Und auch dies Pommes dazu sind tatsächlich typisch. Vernünftig, schmeckt nämlich wunderbar zusammen. Zumal wenn die Pommes so frisch und knusprig sind wie im Petite Marie.
Auf dem Nebenteller gab es Thunfisch-Carpaccio. Hauchdünn und natürlich auch von bester Qualität wird das Ganze mit etwas Queller für die Salzigkeit serviert. Eine sehr leckere Vorspeise, bei der ich die angesprochenen mediterranen Einflüsse erkenne.
Die Paté Maison mit Salat wurde am Tisch auch gewählt. Meine Aversion gegen Leber hielt mich vom Probieren ab. Mir wurde aber glaubhaft versichert, dass sie wunderbar geschmeckt hat. Gleiches gilt im Hauptgang für das Rinderfilet mit Pfeffersoße. Das sah schon so gut aus, das musste einfach lecker sein.
Meine Freundin wählte das Enten-Konfit mit Champagner-Kraut und Cassis-Soße. Dies war auch zunächst meine erste Wahl. Ich ließ mich aber von dem Gedanken an die vermutlich süße Cassis-Soße davon abhalten. Probieren durfte ich trotzdem. Das Fleisch fiel butterzart fast vom Knochen. Das Kraut knackig und mit feinperliger Säure, die die tatsächlich dezent süße Soße perfekt ergänzte.
Neben der Karte gab es als Empfehlung des Küchenchefs Marc Ollivaux ein Cassoulet mit Lammschulter sowie Boeuf Bourguignon.
Gehört, bestellt!
Das Boeuf Bourguignon war vom Schmoren im Burgunder fast schwarz. Auch geschmacklich lies sich der feine französische Rotwein erahnen.

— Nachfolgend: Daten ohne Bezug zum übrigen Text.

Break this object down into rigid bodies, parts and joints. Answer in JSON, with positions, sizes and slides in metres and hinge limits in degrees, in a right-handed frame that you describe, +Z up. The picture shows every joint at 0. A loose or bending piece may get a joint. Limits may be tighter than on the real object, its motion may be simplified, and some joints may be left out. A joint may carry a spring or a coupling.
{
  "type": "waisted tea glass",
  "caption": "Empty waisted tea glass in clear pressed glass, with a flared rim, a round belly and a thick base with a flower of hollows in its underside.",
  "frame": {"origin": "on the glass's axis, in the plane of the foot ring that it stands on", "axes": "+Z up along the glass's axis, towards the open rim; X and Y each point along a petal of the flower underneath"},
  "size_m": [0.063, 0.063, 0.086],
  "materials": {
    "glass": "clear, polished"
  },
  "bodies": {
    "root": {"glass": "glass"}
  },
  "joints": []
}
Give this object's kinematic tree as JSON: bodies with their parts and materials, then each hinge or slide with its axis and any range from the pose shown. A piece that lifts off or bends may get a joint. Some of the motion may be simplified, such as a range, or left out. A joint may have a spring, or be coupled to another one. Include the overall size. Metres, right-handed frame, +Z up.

Sowohl im zarten Fleisch als auch in der wunderbaren Soße. Kräftig, glänzend, schmelzig. Serviert werden im Petite Marie dazu frische Garganelli mit Parmesan. Wir waren uns einig, dass vielleicht ein Kartoffelgratin besser gepasst hätte. Aber das nur am Rande.
Das Cassoulet ist ein Eintopf aus weißen Bohnen mit Speck und Fleisch. Ursprünglich stammt er aus dem südfranzösischen Languedoc und hat es vor einigen Jahren als eine Art Nationalgericht sogar auf eine Briefmarke der französischen Post geschafft.
Marke hin oder her, das Cassoulet im Petite Marie hat jede Auszeichnung verdient. Ich mag die Komponenten garnicht einzeln beschreiben und bewerten. Das, was mir heiß aus dem Ofen in einer einfachen Tonschale serviert wird, ist einfach nur Soulfood. Ein Seelenwärmer und Glücklichmacher erster Güte! Danke, Marc Ollivaux.
Diesmal kann ich Euch sogar was zum Dessert berichten. Nicht, dass ich mir nach dem Eintopfsegen noch eins hätte bestellen wollen. Die zweite Frau am Tisch jedoch hatte schon im Vorfeld angedroht, das Petite Marie nicht ohne den Genuss der Crème bruleé zu verlassen.
Ich finde das Foto spricht Bände 😉 Wenn das Gesicht zur Hand am Löffel so strahlt, dann kann nichts Schlechtes im Schälchen sein, oder? Ich hab die Crème probiert und kann das Lächeln verstehen, auch diese sehr lecker!
Namensgeber für das kleine französische Restaurant im Kölner Süden ist übrigens die – inzwischen leider verstorbene – französische Bulldogge der Inhaberin. Das Konterfeis der Petite Marie erblickt man schon beim Betreten des Restaurants über dem Eingang. Ich musste direkt lächeln. Und das, obwohl ich da noch nicht wusste, welch wunderbare französische Küche uns erwartet.
Mercí, Petite Marie!
Noch ein Beispiel für leckeres Essen in Köln? Dann schaut mal im maiBeck für Dich vorbei.
Restaurant Petite Marie
Hauptstraße 61
50996 Köln – Rodenkirchen
www.restaurant-petitemarie.de
Liebe Michaela,
das hast du so wunderschön und treffend beschrieben, dass mir jetzt schon wieder das Wasser im Mund zusammen läuft! Nicht nur (aber auch) beim Gedanken an die Creme brûlée!!!
Es war wirklich ein Fest und umso schöner, den Abend und die Erfahrung mit euch geteilt zu haben.